PROMPT -
Pick out each line with the word "joints" from the material that follows.

[start of SUPPLIED MATERIAL]

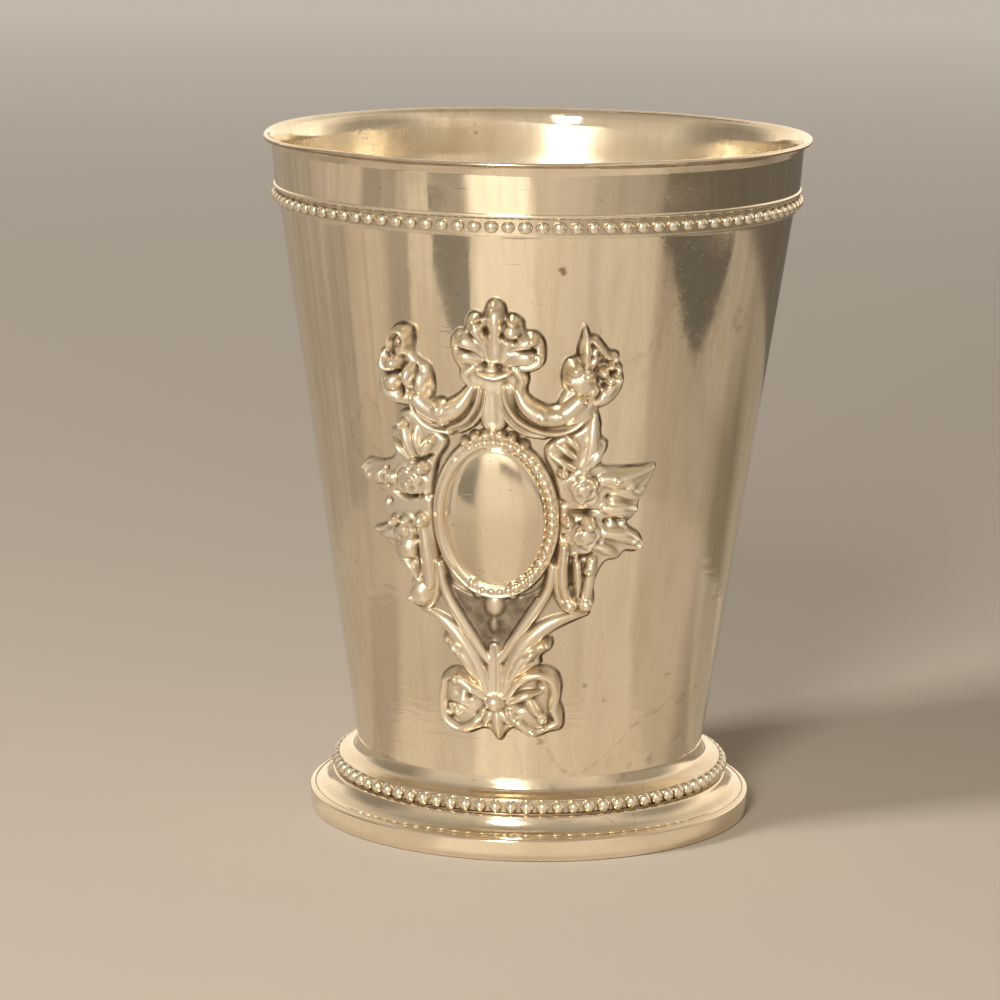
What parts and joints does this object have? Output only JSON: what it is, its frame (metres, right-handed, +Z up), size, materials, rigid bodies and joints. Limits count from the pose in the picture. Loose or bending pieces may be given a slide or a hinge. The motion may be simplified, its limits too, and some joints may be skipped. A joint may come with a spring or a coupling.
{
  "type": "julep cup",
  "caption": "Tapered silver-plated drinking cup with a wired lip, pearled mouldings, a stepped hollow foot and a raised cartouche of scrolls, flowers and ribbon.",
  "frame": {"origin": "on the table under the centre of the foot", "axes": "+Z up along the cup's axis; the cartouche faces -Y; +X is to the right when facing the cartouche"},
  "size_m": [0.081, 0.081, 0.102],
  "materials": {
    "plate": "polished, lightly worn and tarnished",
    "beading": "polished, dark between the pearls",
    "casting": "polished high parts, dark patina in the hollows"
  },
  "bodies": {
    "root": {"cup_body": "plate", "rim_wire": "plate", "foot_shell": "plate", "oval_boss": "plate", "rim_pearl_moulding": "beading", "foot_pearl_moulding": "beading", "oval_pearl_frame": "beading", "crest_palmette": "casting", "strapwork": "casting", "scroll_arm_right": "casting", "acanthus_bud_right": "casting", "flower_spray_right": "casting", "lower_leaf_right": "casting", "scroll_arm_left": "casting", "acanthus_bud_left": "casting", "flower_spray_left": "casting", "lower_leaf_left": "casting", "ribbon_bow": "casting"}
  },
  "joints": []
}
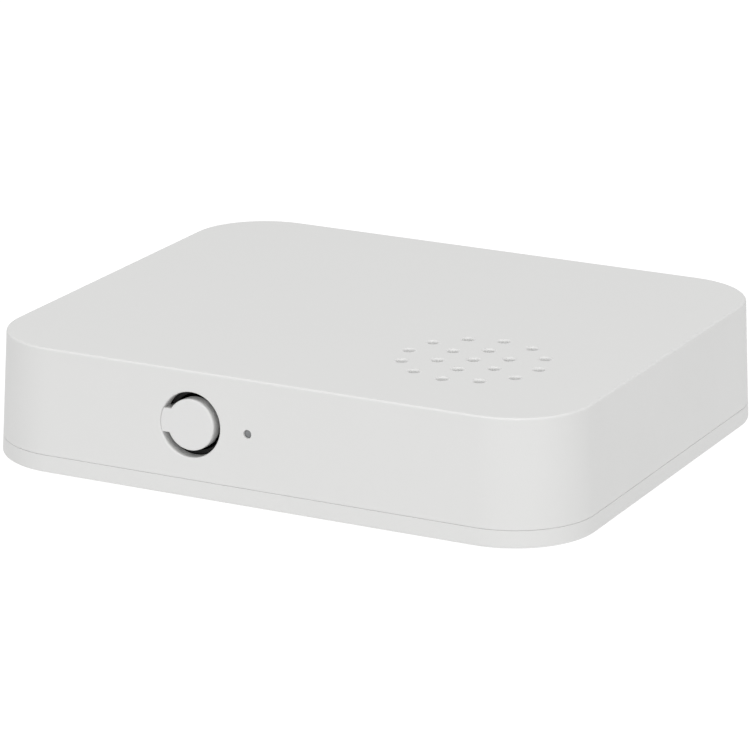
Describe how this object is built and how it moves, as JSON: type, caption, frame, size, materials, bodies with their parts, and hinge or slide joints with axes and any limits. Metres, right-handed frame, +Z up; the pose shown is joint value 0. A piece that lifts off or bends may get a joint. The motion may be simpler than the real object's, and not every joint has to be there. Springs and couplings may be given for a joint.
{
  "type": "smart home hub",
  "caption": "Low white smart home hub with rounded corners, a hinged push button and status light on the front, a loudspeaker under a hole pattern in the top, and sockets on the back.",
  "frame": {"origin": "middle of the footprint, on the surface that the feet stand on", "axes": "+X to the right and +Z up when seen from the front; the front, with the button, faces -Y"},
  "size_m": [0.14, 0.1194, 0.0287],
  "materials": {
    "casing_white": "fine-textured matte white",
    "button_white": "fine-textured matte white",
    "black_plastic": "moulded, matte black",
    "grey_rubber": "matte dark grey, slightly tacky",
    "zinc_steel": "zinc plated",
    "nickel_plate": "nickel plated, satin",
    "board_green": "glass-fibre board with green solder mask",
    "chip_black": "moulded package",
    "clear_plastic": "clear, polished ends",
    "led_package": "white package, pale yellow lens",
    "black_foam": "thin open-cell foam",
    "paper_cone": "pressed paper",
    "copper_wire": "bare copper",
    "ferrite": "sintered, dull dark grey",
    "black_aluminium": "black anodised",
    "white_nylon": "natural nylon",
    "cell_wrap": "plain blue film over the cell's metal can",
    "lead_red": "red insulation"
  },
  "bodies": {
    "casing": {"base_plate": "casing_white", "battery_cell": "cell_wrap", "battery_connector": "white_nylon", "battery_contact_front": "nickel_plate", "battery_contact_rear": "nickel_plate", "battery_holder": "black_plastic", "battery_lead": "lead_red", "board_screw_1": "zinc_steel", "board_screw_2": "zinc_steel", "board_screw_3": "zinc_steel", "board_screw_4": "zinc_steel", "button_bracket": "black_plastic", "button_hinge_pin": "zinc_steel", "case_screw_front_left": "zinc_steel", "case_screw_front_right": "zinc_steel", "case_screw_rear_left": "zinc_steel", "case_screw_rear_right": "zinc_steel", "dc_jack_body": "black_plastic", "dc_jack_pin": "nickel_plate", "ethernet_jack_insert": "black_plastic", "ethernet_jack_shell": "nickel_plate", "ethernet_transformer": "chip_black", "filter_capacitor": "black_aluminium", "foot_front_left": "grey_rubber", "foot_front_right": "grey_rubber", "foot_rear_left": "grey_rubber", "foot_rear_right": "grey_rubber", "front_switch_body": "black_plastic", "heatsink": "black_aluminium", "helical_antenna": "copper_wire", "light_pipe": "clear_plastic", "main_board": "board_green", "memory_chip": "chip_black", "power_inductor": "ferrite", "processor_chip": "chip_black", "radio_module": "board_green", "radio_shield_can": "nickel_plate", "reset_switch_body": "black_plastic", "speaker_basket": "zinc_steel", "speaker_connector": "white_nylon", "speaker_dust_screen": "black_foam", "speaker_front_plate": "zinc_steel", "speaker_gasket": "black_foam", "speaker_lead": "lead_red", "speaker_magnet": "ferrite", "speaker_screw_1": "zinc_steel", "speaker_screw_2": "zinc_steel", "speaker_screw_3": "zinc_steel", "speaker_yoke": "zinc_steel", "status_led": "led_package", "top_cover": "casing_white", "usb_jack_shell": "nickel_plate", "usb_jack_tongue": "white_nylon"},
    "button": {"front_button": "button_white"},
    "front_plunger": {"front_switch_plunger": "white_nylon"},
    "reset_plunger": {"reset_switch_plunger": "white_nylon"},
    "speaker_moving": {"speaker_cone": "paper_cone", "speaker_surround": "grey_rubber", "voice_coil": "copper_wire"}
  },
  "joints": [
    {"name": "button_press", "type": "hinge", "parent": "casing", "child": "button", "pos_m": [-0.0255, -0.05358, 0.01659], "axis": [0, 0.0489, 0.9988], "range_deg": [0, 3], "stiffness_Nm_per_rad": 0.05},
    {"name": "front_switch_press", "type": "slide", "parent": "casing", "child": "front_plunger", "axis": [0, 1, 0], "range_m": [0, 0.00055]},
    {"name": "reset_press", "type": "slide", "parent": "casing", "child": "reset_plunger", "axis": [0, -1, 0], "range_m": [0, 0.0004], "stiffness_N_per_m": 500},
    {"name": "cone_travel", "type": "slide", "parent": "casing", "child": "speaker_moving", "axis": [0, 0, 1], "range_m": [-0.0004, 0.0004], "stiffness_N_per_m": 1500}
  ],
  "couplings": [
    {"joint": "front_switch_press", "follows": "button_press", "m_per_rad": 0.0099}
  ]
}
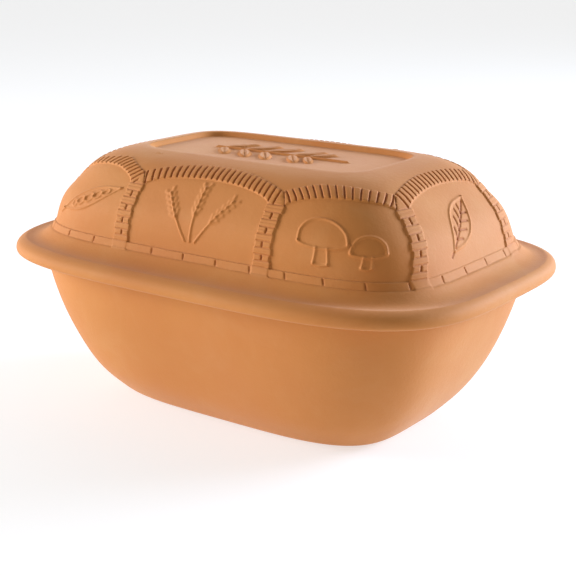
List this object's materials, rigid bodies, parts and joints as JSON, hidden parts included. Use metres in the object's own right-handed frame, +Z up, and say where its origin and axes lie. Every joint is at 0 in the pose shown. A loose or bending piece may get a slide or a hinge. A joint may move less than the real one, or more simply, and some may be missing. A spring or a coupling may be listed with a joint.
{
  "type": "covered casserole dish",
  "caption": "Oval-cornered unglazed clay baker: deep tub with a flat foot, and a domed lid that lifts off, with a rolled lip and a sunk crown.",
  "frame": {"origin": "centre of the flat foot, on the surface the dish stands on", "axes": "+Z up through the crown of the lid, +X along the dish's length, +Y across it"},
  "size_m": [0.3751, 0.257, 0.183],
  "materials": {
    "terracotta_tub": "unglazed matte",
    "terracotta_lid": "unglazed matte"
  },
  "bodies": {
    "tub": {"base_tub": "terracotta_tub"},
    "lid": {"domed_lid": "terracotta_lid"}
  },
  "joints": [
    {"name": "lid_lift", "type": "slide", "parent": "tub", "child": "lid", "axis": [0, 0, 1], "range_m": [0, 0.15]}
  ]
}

[end of SUPPLIED MATERIAL]

TASK SOLUTION -
What parts and joints does this object have? Output only JSON: what it is, its frame (metres, right-handed, +Z up), size, materials, rigid bodies and joints. Limits count from the pose in the picture. Loose or bending pieces may be given a slide or a hinge. The motion may be simplified, its limits too, and some joints may be skipped. A joint may come with a spring or a coupling.
  "joints": []
Describe how this object is built and how it moves, as JSON: type, caption, frame, size, materials, bodies with their parts, and hinge or slide joints with axes and any limits. Metres, right-handed frame, +Z up; the pose shown is joint value 0. A piece that lifts off or bends may get a joint. The motion may be simpler than the real object's, and not every joint has to be there. Springs and couplings may be given for a joint.
  "joints": [
List this object's materials, rigid bodies, parts and joints as JSON, hidden parts included. Use metres in the object's own right-handed frame, +Z up, and say where its origin and axes lie. Every joint is at 0 in the pose shown. A loose or bending piece may get a slide or a hinge. A joint may move less than the real one, or more simply, and some may be missing. A spring or a coupling may be listed with a joint.
  "joints": [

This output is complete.